Distribution matching: The Wasserstein distance between model and empirical joint distributions converges at a similar rate.
Practical generalization: Dual-evaluation and active selection mechanisms effectively enhance generalization by selecting maximally informative or diverse real and generated samples to augment learning under limited data (Wang et al., 22 Dec 2025).

7. Application Domains and Adaptation Strategies

Multi-task regression GANs are adaptable to arbitrary regression-based generative modeling problems:

Soft sensing in industrial systems: RGAN-DDE framework leverages shared representations and evaluation-driven sample selection for data-scarce regression settings (Wang et al., 22 Dec 2025).
Trajectory inference and physically-constrained time series: Multi-cGAN systems encode physics and interactive sub-task relationships, enabling efficient reconstruction under partial observability (Xu et al., 20 Nov 2025).
Conditional image synthesis: Multi-head discriminators or stacked generator-regressors allow for simultaneous attribute regression and image restoration or generation (Oh et al., 2021, Cai et al., 2019).
General nonparametric regression: WGR extends to multivariate and high-dimensional outputs, producing conditional simulators that support advanced interval or quantile analysis (Song et al., 2023).

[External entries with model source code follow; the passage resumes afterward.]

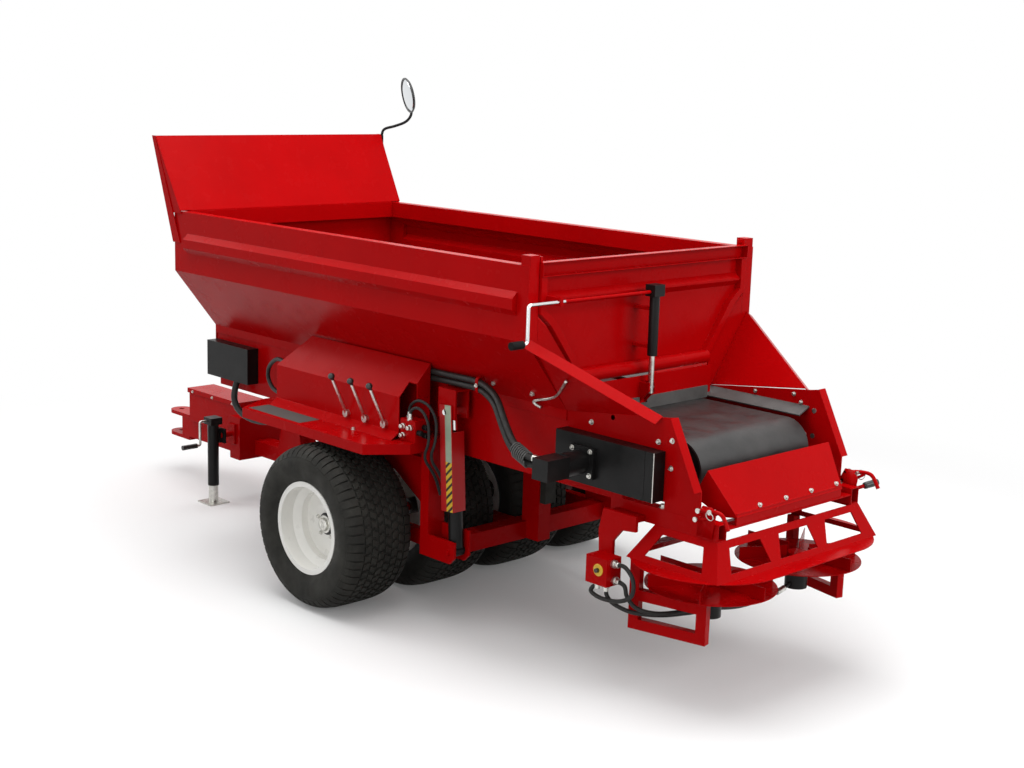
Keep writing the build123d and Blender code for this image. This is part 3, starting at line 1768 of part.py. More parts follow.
# Rear wings with a folded top edge
with BuildPart() as wing_plates:
    for side in (1, -1):
        plate_through(
            [
                (hopper_rear - turn_gap, side * (throat_half + 2), throat_z + 2),
                (wing_tip_x, side * wing_tip_y, conveyor_rear_top + 1),
                (hopper_rear - turn_gap, side * wing_top_y, wing_top_z),
            ],
            wing_sheet,
            (0, side, -1),
        )
        fold_y, fold_drop = side * wing_fold, wing_fold * wing_fold_slope
        tip_z = conveyor_rear_top + 1
        plate_through(
            [
                (hopper_rear - turn_gap, side * wing_top_y, wing_top_z),
                (wing_tip_x, side * wing_tip_y, tip_z),
                (wing_tip_x, side * wing_tip_y + fold_y, tip_z - fold_drop),
                (hopper_rear - turn_gap, side * wing_top_y + fold_y, wing_top_z - fold_drop),
            ],
            wing_sheet,
            (0, 0, -1),
        )
    # Front ends square to the hopper's rear edge
    block(
        (hopper_rear - turn_gap, hopper_rear + wing_fold),
        (-wing_top_y - 2 * wing_fold, wing_top_y + 2 * wing_fold),
        (throat_z - wing_fold, wing_top_z + wing_fold),
        mode=Mode.SUBTRACT,
    )
wing_plates.part.label = "wing_plates"
export_step(wing_plates.part, "parts/wing_plates.step")

# Discharge side plates at the end of the belt
with BuildPart() as discharge_plates:
    for side in (1, -1):
        inner, outer = sorted((side * side_low, side * throat_half))
        plate_along_y(
            [
                (conveyor_rear, spinner_rail_top),
                (conveyor_rear, conveyor_rear_top),
                (discharge_top_x, discharge_top_z),
                (discharge_low_x, discharge_low_z),
                (discharge_low_x, spinner_rail_top),
            ],
            inner,
            outer,
        )
        inner, outer = sorted((side * throat_half, side * (throat_half + discharge_flange)))
        plate_along_y(
            [
                (discharge_top_x, discharge_top_z),
                (discharge_low_x, discharge_low_z),
                (discharge_low_x + sheet, discharge_low_z),
                (discharge_top_x + sheet, discharge_top_z),
            ],
            inner,
            outer,
        )
discharge_plates.part.label = "discharge_plates"
export_step(discharge_plates.part, "parts/discharge_plates.step")

# Spinner attachment: rails, deflector tray, truss and stadium guard
with BuildPart() as spinner_rails:
    for side in (1, -1):
        inner, outer = sorted(
            (side * (spinner_rail_half - spinner_rail_wide), side * spinner_rail_half)
        )
        block(
            (spinner_rail_rear, spinner_rail_front),
            (inner, outer),
            (spinner_rail_bottom, spinner_rail_top),
        )
        block(
            (spinner_rail_rear, spinner_rail_front),
            (inner + rail_wall, outer - rail_wall),
            (spinner_rail_bottom + rail_wall, spinner_rail_top - rail_wall),
            mode=Mode.SUBTRACT,
        )
        block(
            (spinner_rail_front - 60, spinner_rail_front),
            (inner, outer),
            (spinner_rail_top, conveyor_bottom),
        )
    # Curved arm that carries the flow valve
    with BuildSketch(Plane.XZ.offset(-valve_arm_y)) as arm:
        with BuildLine():
            Polyline(
                (spinner_rail_front - 20, spinner_rail_bottom + 30),
                (spinner_rail_front - 190, spinner_rail_bottom + 30),
                (spinner_rail_front - 190, spinner_rail_bottom - 30),
                (spinner_rail_front - 120, spinner_rail_bottom - 38),
                (spinner_rail_front - 76, spinner_rail_bottom - 90),
                (spinner_rail_front - 76, flow_valve_z - 30),
                (spinner_rail_front - 10, flow_valve_z - 30),
                (spinner_rail_front, spinner_rail_bottom - 60),
                close=True,
            )
        make_face()
    extrude(to_extrude=arm.sketch, amount=-valve_arm_thick)
    block(
        (spinner_rail_front - 180, spinner_rail_front - 40),
        (spinner_rail_half, valve_arm_y),
        (spinner_rail_bottom + 2, spinner_rail_bottom + 26),
    )
spinner_rails.part.label = "spinner_rails"
export_step(spinner_rails.part, "parts/spinner_rails.step")

tray_side = Vector(chute_top_x - chute_low_x, 0, chute_top_z - chute_low_z)
with BuildPart() as spinner_chute:
    plate_through(
        [
            (chute_low_x, chute_low_half, chute_low_z),
            (chute_top_x, chute_top_half, chute_top_z),
            (chute_top_x, -chute_top_half, chute_top_z),
            (chute_low_x, -chute_low_half, chute_low_z),
        ],
        chute_sheet,
        (1, 0, 1),
    )
    for side in (1, -1):
        plate_through(
            [
                (chute_low_x, side * chute_low_half, chute_low_z),
                (chute_top_x, side * chute_top_half, chute_top_z),
                (chute_top_x + 60, side * chute_top_half, chute_top_z - 110),
                (chute_low_x + 70, side * chute_low_half, chute_low_z - 6),
            ],
            chute_sheet,
            (0, side, 0),
        )
    block(
        (chute_low_x, chute_low_x + 60),
        (-spinner_rail_half + spinner_rail_wide, spinner_rail_half - spinner_rail_wide),
        (spinner_rail_top - 30, spinner_rail_top - 24),
    )
    block(
        (chute_low_x + 4, chute_low_x + 12),
        (-chute_low_half, chute_low_half),
        (spinner_rail_top - 24, chute_low_z + 14),
    )
spinner_chute.part.label = "spinner_chute"
export_step(spinner_chute.part, "parts/spinner_chute.step")

truss_bottom_half_x = guard_half_width - guard_brim
truss_bottom_half_y = guard_half_length - guard_brim
truss_top_z = spinner_rail_bottom
truss_low_z = guard_z + guard_sheet / 2
truss_mid_x = (truss_front + spinner_rail_rear) / 2
truss_top_half_x = (truss_front - spinner_rail_rear) / 2
with BuildPart() as spinner_guard:
    with BuildSketch(Plane.XY.offset(guard_z - guard_sheet / 2)) as brim:
        with Locations((guard_x, 0)):
            SlotOverall(2 * guard_half_length, 2 * guard_half_width, rotation=90)
            Rectangle(
                2 * truss_bottom_half_x - 8, 2 * truss_bottom_half_y - 8, mode=Mode.SUBTRACT
            )
    extrude(to_extrude=brim.sketch, amount=guard_sheet)
    with BuildSketch(Plane.XY.offset(truss_low_z)) as truss_low:
        with Locations((guard_x, 0)):
            Rectangle(2 * truss_bottom_half_x, 2 * truss_bottom_half_y)
    with BuildSketch(Plane.XY.offset(truss_top_z)) as truss_high:
        with Locations((truss_mid_x, 0)):
            Rectangle(2 * truss_top_half_x, 2 * spinner_rail_half)
    loft(sections=[truss_low.sketch, truss_high.sketch])
    with BuildSketch(Plane.XY.offset(truss_low_z)) as hollow_low:
        with Locations((guard_x, 0)):
            Rectangle(2 * truss_bottom_half_x - 10, 2 * truss_bottom_half_y - 10)
    with BuildSketch(Plane.XY.offset(truss_top_z)) as hollow_high:
        with Locations((truss_mid_x, 0)):
            Rectangle(2 * truss_top_half_x - 10, 2 * spinner_rail_half - 10)
    loft(sections=[hollow_low.sketch, hollow_high.sketch], mode=Mode.SUBTRACT)
    # Window openings through the four sloping walls
    window_low, window_high = truss_low_z + 22, truss_top_z - 26
    for centre_y in (-300, 0, 300):
        plate_along_x(
            [
                (centre_y - 120, window_low),
                (centre_y + 120, window_low),
                (centre_y + 92, window_high),
                (centre_y - 92, window_high),
            ],
            guard_x - guard_half_width,
            guard_x + guard_half_width,
            mode=Mode.SUBTRACT,
        )
    plate_along_y(
        [
            (guard_x - 140, window_low),
            (guard_x + 140, window_low),
            (guard_x + 90, window_high),
            (guard_x - 110, window_high),
        ],
        -guard_half_length,
        guard_half_length,
        mode=Mode.SUBTRACT,
    )
spinner_guard.part.label = "spinner_guard"
export_step(spinner_guard.part, "parts/spinner_guard.step")

# Legs: a closed frame on each side, hung from the guard, with the motors' cross bar
with BuildPart() as spinner_legs:
    for side in (1, -1):
        front = Vector(leg_front_x, side * leg_front_y, 0)
        rear = Vector(leg_rear_x, side * leg_rear_y, 0)
        run = rear - front
        leg_plane = Plane(origin=front, x_dir=run, z_dir=run.cross(Vector(0, 0, 1)))
        # The frame's own second axis may point down, so heights take its sign
        upward = leg_plane.y_dir.Z
        with BuildSketch(leg_plane) as leg:
            with Locations((run.length / 2, upward * (leg_bottom + leg_top) / 2)):
                Rectangle(run.length, leg_top - leg_bottom)
                Rectangle(
                    run.length - 2 * leg_tube, leg_top - leg_bottom - 2 * leg_tube, mode=Mode.SUBTRACT
                )
            with Locations((leg_tube / 2, upward * (leg_top + guard_z - guard_sheet / 2) / 2)):
                Rectangle(leg_tube, guard_z - guard_sheet / 2 - leg_top)
        extrude(to_extrude=leg.sketch, amount=leg_depth / 2, both=True)
        with BuildSketch(leg_plane) as leg_bore:
            with Locations((run.length / 2, upward * (leg_bottom + leg_top) / 2)):
                Rectangle(run.length - 2 * leg_wall, leg_top - leg_bottom - 2 * leg_wall)
                Rectangle(
                    run.length - 2 * leg_tube + 2 * leg_wall,
                    leg_top - leg_bottom - 2 * leg_tube + 2 * leg_wall,
                    mode=Mode.SUBTRACT,
                )
        extrude(
            to_extrude=leg_bore.sketch,
            amount=leg_depth / 2 - leg_wall,
            both=True,
            mode=Mode.SUBTRACT,
        )
    cross_reach = leg_rear_y + 4
    block(
        (disc_x - 36, disc_x + 36),
        (-cross_reach, cross_reach),
        (motor_can_top, motor_can_top + 6),
    )
    for side in (1, -1):
        bar(
            (disc_x, side * disc_y, motor_can_top),
            (disc_x, side * disc_y, motor_can_top + 6),
            motor_shaft_radius + 4,
            mode=Mode.SUBTRACT,
        )
spinner_legs.part.label = "spinner_legs"
export_step(spinner_legs.part, "parts/spinner_legs.step")

with BuildPart() as spinner_motors:
    for side in (1, -1):
        bar(
            (disc_x, side * disc_y, motor_can_bottom),
            (disc_x, side * disc_y, motor_can_top),
            motor_can_radius,
        )
spinner_motors.part.label = "spinner_motors"
export_step(spinner_motors.part, "parts/spinner_motors.step")

# Spinning discs with radial blades
for name, side in (("left", 1), ("right", -1)):
    with BuildPart() as spinner_disc:
        with BuildSketch(Plane.XY.offset(disc_z - disc_plate / 2)) as plate:
            with Locations((disc_x, side * disc_y)):
                Circle(disc_radius)
        extrude(to_extrude=plate.sketch, amount=disc_plate)
        with Locations((disc_x, side * disc_y, disc_z)):
            with PolarLocations(disc_radius / 2 + 24, blade_count):
                Box(
                    disc_radius - 48,
                    blade_thick,
                    blade_height,
                    align=(Align.CENTER, Align.CENTER, Align.MIN),
                )
        bar(
            (disc_x, side * disc_y, disc_z),
            (disc_x, side * disc_y, disc_z + 22),
            disc_hub_radius,
        )
        bar(
            (disc_x, side * disc_y, motor_can_top + turn_gap),
            (disc_x, side * disc_y, disc_z),
            motor_shaft_radius,
        )
    spinner_disc.part.label = f"spinner_disc_{name}"
    export_step(spinner_disc.part, f"parts/spinner_disc_{name}.step")

# Flow valve on its arm
with BuildPart() as flow_valve:
    valve_low_y = valve_arm_y + valve_arm_thick
    block(
        (flow_valve_x - flow_valve_half, flow_valve_x + flow_valve_half + 30),
        (valve_low_y, valve_low_y + 2 * flow_valve_half),
        (flow_valve_z - 55, flow_valve_z + 55),
    )
flow_valve.part.label = "flow_valve"
export_step(flow_valve.part, "parts/flow_valve.step")
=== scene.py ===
import math

import bpy
import numpy as np
from mathutils import Matrix, Vector


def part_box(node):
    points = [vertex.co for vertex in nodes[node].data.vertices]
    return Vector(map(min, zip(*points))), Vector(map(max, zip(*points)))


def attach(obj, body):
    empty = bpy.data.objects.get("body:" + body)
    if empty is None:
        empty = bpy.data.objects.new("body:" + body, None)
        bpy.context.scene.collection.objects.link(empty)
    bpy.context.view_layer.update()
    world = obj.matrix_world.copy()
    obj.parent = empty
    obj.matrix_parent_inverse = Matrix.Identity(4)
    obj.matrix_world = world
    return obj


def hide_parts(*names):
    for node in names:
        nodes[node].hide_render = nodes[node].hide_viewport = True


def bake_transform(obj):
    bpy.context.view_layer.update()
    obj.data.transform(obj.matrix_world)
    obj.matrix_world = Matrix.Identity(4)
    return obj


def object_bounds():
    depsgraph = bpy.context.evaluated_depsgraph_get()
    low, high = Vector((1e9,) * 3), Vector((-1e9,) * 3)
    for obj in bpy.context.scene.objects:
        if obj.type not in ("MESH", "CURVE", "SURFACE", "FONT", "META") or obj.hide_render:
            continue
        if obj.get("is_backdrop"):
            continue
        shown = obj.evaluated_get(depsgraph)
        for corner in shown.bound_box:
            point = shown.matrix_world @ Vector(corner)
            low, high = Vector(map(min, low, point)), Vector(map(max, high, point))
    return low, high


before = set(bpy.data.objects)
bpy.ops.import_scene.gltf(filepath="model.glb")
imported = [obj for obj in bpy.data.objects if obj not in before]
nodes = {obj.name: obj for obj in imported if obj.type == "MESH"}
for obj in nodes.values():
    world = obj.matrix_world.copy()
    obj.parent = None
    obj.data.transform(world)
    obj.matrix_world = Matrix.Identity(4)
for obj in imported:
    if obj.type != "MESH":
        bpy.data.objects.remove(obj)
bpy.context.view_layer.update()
print("stage: frame loaded")

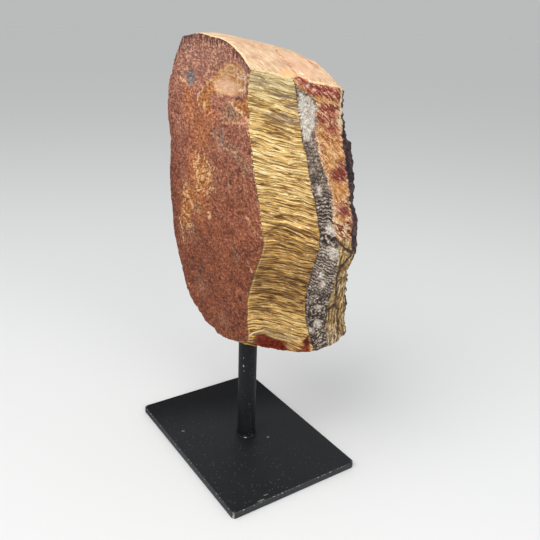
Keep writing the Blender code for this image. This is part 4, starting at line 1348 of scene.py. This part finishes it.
# pale floor and soft light; lengths in metres, the drop in millimetres
studio = {
    "floorSize": 60.0,
    "floorDrop": 0.02,
    "floorColour": (0.696, 0.70, 0.697, 1.0),
    "horizon": (0.490, 0.497, 0.497),
    "zenith": (0.75, 0.755, 0.76),
    "areas": {
        "keySoft": {"place": (0.20, -0.62, 1.10), "aim": (0.0, 0.0, 0.15), "power": 9.2, "size": 0.85},
        "fillRight": {"place": (1.10, -0.10, 0.75), "aim": (0.0, 0.0, 0.2), "power": 6.4, "size": 0.7},
    },
}


def addLight(name, kind, place, aim):
    light = bpy.data.lights.new(name, kind)
    lamp = bpy.data.objects.new(name, light)
    lamp.location = place
    lamp.rotation_euler = (Vector(aim) - Vector(place)).to_track_quat("-Z", "Y").to_euler()
    scene.collection.objects.link(lamp)
    return light


def addFloor(studio):
    work = bmesh.new()
    bmesh.ops.create_grid(work, x_segments=1, y_segments=1, size=studio["floorSize"] / 2)
    bmesh.ops.translate(work, verts=work.verts, vec=(0, 0, -studio["floorDrop"] * mm))
    material, tree, shader = newMaterial("paleFloor")
    shader.inputs["Base Color"].default_value = studio["floorColour"]
    shader.inputs["Roughness"].default_value = 0.8
    shader.inputs["Specular IOR Level"].default_value = 0.1
    floor = placed("paleFloor", meshFrom(work, "paleFloor"), material)
    floor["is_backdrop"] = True


def addStudio(studio):
    addFloor(studio)
    for name, area in studio["areas"].items():
        light = addLight(name, "AREA", area["place"], area["aim"])
        light.energy, light.size = area["power"], area["size"]
    world = bpy.data.worlds.new("studioWorld")
    world.use_nodes = True
    tree = world.node_tree
    up = axesOf(Value(addNode(tree, "ShaderNodeTexCoord").outputs["Generated"]))[2]
    sky = mixed(ranged(up, 0.05, 0.8), studio["horizon"], studio["zenith"])
    plug(tree.nodes["Background"].inputs["Color"], sky)
    scene.world = world
    scene.view_settings.view_transform = "Standard"


addStudio(studio)
print("studio finished")

boxes = {"cad": cadBox, "visual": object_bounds()}
{name: [list(corner) for corner in box] for name, box in boxes.items()}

Generalization guidance includes decomposing tasks sharing tight couplings, encoding domain constraints as conditional channels, balancing adversarial and regression losses, and employing suitable architectural modules (recurrent, convolutional, or fully connected) depending on the sequence, spatial, or tabular nature of the data (Xu et al., 20 Nov 2025).